## BEGIN

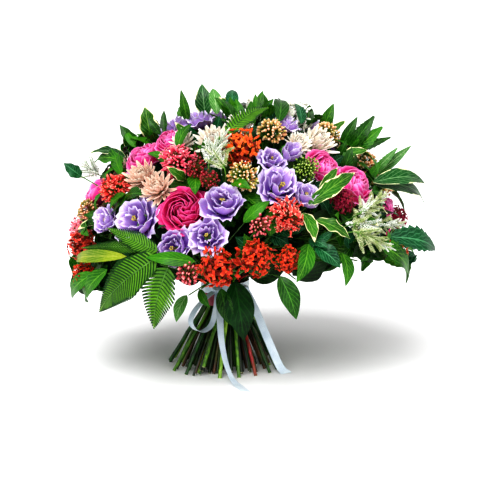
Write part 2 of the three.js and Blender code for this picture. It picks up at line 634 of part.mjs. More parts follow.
// A leaf and its stalk as one thin blade: rows of three points, folded along the rib and arched
const EDGES = {
  plain: { widths: [0.86, 0.8], waves: [0, 0] },
  waved: { widths: [0.7, 1, 0.62], waves: [0.2, -0.2, 0.2] },
  cut: { widths: [1, 0.58, 0.8], waves: [0, 0, 0] },
};
function leaf(start, root, tip, width, edge) {
  const { widths, waves } = EDGES[edge];
  const rows = widths.length + 1;
  const { along, length, wide, face, corner, back } = bladeWays(start, root, tip);
  const rib = (t) => root.clone().addScaledVector(along, t * length)
    .addScaledVector(face, 0.12 * length * Math.sin(Math.PI * t));
  const points = [];
  const pair = (p, thick) => points.push(
    p.clone().addScaledVector(thick, BLADE / 2), p.clone().addScaledVector(thick, -BLADE / 2)) - 2;
  const top = stalkFaces(pair, start, root, { wide, back, corner });
  let before = null;
  for (let r = 1; r < rows; r += 1) {
    const half = (widths[r - 1] * width) / 2;
    const [a, b, c] = [-1, 0, 1].map((s) => pair(
      rib(r / rows).addScaledVector(wide, s * half)
        .addScaledVector(face, Math.abs(s) * half * (0.16 + s * waves[r - 1])), face));
    if (before) top.push([before[0], a, b], [before[0], b, before[1]], [before[1], b, c], [before[1], c, before[2]]);
    else top.push([4, a, b], [4, b, 6], [6, b, c]);
    before = [a, b, c];
  }
  const last = pair(rib(1), face);
  top.push([before[0], last, before[1]], [before[1], last, before[2]]);
  return closedBlade(points, top);
}

// Directions of a blade on a stalk: along it, across it and out of its face, at the back of the stalk,
// and at the corner where the stalk goes over into the blade
function bladeWays(start, root, tip) {
  const along = tip.clone().sub(root);
  const length = along.length();
  along.normalize();
  const wide = new THREE.Vector3().crossVectors(along, root.clone().sub(HEART)).normalize();
  const face = new THREE.Vector3().crossVectors(wide, along);
  const back = new THREE.Vector3().crossVectors(wide, root.clone().sub(start)).normalize();
  const corner = face.clone().add(back).normalize();
  corner.multiplyScalar(1 / Math.max(0.5, corner.dot(face)));
  return { along, length, wide, face, corner, back };
}

// The top faces of a blade's stalk, whose four pairs of points come first
function stalkFaces(pair, start, root, { wide, back, corner }) {
  for (const s of [-0.4, 0.4]) pair(start.clone().addScaledVector(wide, s), back);
  for (const s of [-1.3, 1.3]) pair(root.clone().addScaledVector(wide, s), corner);
  return [[0, 4, 6], [0, 6, 2]];
}

// A thin blade closed from its top faces: the same faces below, and a rim along every open edge
function closedBlade(points, top) {
  const triangles = [];
  const edges = new Map();
  for (const [a, b, c] of top) {
    triangles.push([a, b, c], [a + 1, c + 1, b + 1]);
    for (const [p, q] of [[a, b], [b, c], [c, a]]) {
      if (edges.has(`${q},${p}`)) edges.delete(`${q},${p}`);
      else edges.set(`${p},${q}`, [p, q]);
    }
  }
  for (const [p, q] of edges.values()) {
    triangles.push([q, p, p + 1], [q, p + 1, q + 1]);
  }
  const made = solid(points, triangles);
  return made.volume() < 0 ? solid(points, triangles.map(([a, b, c]) => [a, c, b])) : made;
}

// A fern frond and its stalk as one arched blade, cut to the rib between its leaflets
function frond(start, root, tip, width, pairs) {
  const { along, length, wide, face, corner, back } = bladeWays(start, root, tip);
  const rib = (t) => root.clone().addScaledVector(along, t * length)
    .addScaledVector(face, 0.14 * length * Math.sin(Math.PI * t));
  const points = [];
  const pair = (p, thick) => points.push(
    p.clone().addScaledVector(thick, BLADE / 2), p.clone().addScaledVector(thick, -BLADE / 2)) - 2;
  const top = stalkFaces(pair, start, root, { wide, back, corner });
  let [a, b] = [4, 6];
  for (let i = 1; i <= pairs; i += 1) {
    const half = 1.3 - (0.7 * i) / pairs;
    const c = pair(rib(i / pairs).addScaledVector(wide, -half), face);
    const d = pair(rib(i / pairs).addScaledVector(wide, half), face);
    const t = (i - 0.5) / pairs;
    const reach = (width / 2) * Math.sin(Math.PI * (0.16 + 0.8 * t)) ** 0.8;
    const ahead = rib(t).addScaledVector(along, 0.42 * reach).addScaledVector(face, 0.12 * reach);
    const left = pair(ahead.clone().addScaledVector(wide, -reach), face);
    const right = pair(ahead.clone().addScaledVector(wide, reach), face);
    top.push([a, c, d], [a, d, b], [a, left, c], [d, right, b]);
    [a, b] = [c, d];
  }
  return closedBlade(points, top);
}

// What grows on a leafy stem is tried in turn with small bends until it is clear of everything
function firstClear(make) {
  for (const length of LENGTHS) {
    for (const bend of BENDS) {
      const shape = make(bend, length);
      if (clear(shape)) return shape;
    }
  }
  return null;
}

// A leafy stem, or a stem of fronds or plumes: a peg with every blade that finds room
function growOn(g) {
  const apart = 1.5;
  const parts = [pegOn(g, 2.5 + apart * g.blades.length)];
  const start = g.fork.clone().addScaledVector(g.way, 1.6);
  for (const blade of g.blades) {
    const shape = firstClear((bend, length) => bladeOn(g, start, blade, bend, length));
    if (shape) parts.push(shape);
    start.addScaledVector(g.way, apart);
  }
  return wasm.Manifold.union(parts);
}

// A leaf, frond or plume from the fork out to its foot, and over the head to its tip
function bladeOn(g, start, { foot, tip, width }, bend, size) {
  const root = bent(foot, bend);
  const end = root.clone().lerp(bent(tip, bend), size);
  const wide = width * (0.4 + 0.6 * size);
  if (g.type === 'plume') return plume(start, root, end, wide);
  return g.type === 'frond' ? frond(start, root, end, wide, g.pairs) : leaf(start, root, end, wide, g.edge);
}

finish('stems', makeStems(), COLOUR.stems, 0.55);
finish('tie_band', bandAround(BAND.inner, BAND.inner + BAND.thick, BAND.low, BAND.high), COLOUR.band, 0.5);
finish('ribbon', makeRibbon(), COLOUR.ribbon, 0.35);
for (const g of growing.filter((s) => s.type === 'spray')) {
  finish(g.name, makeSpray(g), COLOUR[g.kind], 0.6);
}
for (const g of growing.filter((s) => s.type !== 'spray')) {
  finish(g.name, growOn(g), COLOUR[g.type], 0.55);
}

// The finished group, with the origin moved to the middle of the bouquet's foot
const bouquet = new THREE.Group();
const box = new THREE.Box3();
for (const { shape } of finished) {
  const { min, max } = shape.boundingBox();
  box.expandByPoint(v(...min)).expandByPoint(v(...max));
}
const middle = box.getCenter(v(0, 0, 0));
for (const { name, shape, colour, roughness } of finished) {
  const { vertProperties, triVerts, numProp } = shape.getMesh();
  const positions = new Float32Array((vertProperties.length / numProp) * 3);
  for (let i = 0; i < positions.length / 3; i += 1) {
    for (let k = 0; k < 3; k += 1) positions[3 * i + k] = vertProperties[numProp * i + k];
  }
  const geometry = new THREE.BufferGeometry();
  geometry.setAttribute('position', new THREE.BufferAttribute(positions, 3));
  geometry.setIndex(new THREE.BufferAttribute(new Uint32Array(triVerts), 1));
  geometry.computeVertexNormals();
  const mesh = new THREE.Mesh(geometry, new THREE.MeshStandardMaterial({ color: colour, roughness, metalness: 0 }));
  mesh.name = name;
  mesh.position.set(-middle.x, -middle.y, 0);
  bouquet.add(mesh);
}

export default bouquet;
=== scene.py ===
# Hand-tied mixed flower bouquet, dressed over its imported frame.
# Pieces are in metres. The plan of where things grow is in millimetres, as the part's source has it.
import math
import random

import bpy
import numpy as np
from mathutils import Matrix, Vector


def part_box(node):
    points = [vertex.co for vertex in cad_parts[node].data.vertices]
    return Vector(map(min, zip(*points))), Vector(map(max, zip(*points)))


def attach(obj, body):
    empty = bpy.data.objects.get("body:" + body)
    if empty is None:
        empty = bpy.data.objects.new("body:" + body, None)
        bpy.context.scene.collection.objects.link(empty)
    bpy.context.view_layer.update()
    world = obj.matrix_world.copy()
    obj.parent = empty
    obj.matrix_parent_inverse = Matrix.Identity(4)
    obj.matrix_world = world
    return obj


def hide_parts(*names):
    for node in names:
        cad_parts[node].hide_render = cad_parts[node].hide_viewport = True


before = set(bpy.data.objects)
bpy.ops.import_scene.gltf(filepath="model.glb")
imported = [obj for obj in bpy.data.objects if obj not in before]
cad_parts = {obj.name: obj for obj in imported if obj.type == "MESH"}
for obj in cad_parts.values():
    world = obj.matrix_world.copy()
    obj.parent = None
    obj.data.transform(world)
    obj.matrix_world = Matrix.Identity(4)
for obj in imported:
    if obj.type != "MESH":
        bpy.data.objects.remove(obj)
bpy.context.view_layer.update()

MM = 0.001  # metres
band_low, band_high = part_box("tie_band")
# The plan's origin is the stems' axis, which the band's middle marks in the frame
AXIS = Vector(((band_low.x + band_high.x) / 2, (band_low.y + band_high.y) / 2, 0))

# Camera, as in the photograph: a long lens that looks down a little
EYE = math.radians(12)
MM_PER_PIXEL = 1.3
PHOTO_SIDE = 480  # pixels
AIM = Vector((19.5, 0, 166))
DISTANCE = 3.0  # metres
SENSOR = 36

# The plan of the head, the neck, the feet and the tie, with radii and heights in millimetres
HEAD = {"x": 22, "y": 0, "z": 130, "across": 214, "deep": 190, "up": 205, "down": 95}
SIDE_MOST = 0.98  # how near the head's side a spot of the front may lie, for the head's half-width
HEART = Vector((6, 0, 112))
NECK = {"z": 99, "height": 35, "rings": [0, 7, 13.8, 20.5, 27], "places": [1, 6, 12, 18, 20]}
NECK_TOP = {"drop": 2, "narrowed": 0.92}
FOOT = {"radius": 75, "twist": 12, "jitter": 2.5}
FORK = {"low": 117, "slope": 0.24, "clear": 6, "ahead": 7, "rounds": 30}
# How far out from the heart towards its blooms or blades a stem forks
FORK_DEPTH = {"spray": 0.52, "plume": 0.42, "leafy": 0.34}
BAND = {"inner": 30.6, "low": 84.5, "high": 99.5}
RIBBON = {"inner": 30.6, "low": 100.5, "high": 114, "width": 10.5, "thick": 0.45}
# How far the ends of a blade stand off the head's surface
LIFT = {"foot": 5, "tip": 9, "reach": 22}
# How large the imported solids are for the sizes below
FULL = {"rose": 1.02, "lisianthus": 0.98, "bride": 1.05, "florets": 1.08, "buds": 1.05, "berries": 1.1}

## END

Only the lines from the line with "mesh.name = name;" to the line with "if empty is", inclusive, are to be printed, exactly as they appear.

# Answer in full
  mesh.name = name;
  mesh.position.set(-middle.x, -middle.y, 0);
  bouquet.add(mesh);
}

export default bouquet;
=== scene.py ===
# Hand-tied mixed flower bouquet, dressed over its imported frame.
# Pieces are in metres. The plan of where things grow is in millimetres, as the part's source has it.
import math
import random

import bpy
import numpy as np
from mathutils import Matrix, Vector


def part_box(node):
    points = [vertex.co for vertex in cad_parts[node].data.vertices]
    return Vector(map(min, zip(*points))), Vector(map(max, zip(*points)))


def attach(obj, body):
    empty = bpy.data.objects.get("body:" + body)
    if empty is None:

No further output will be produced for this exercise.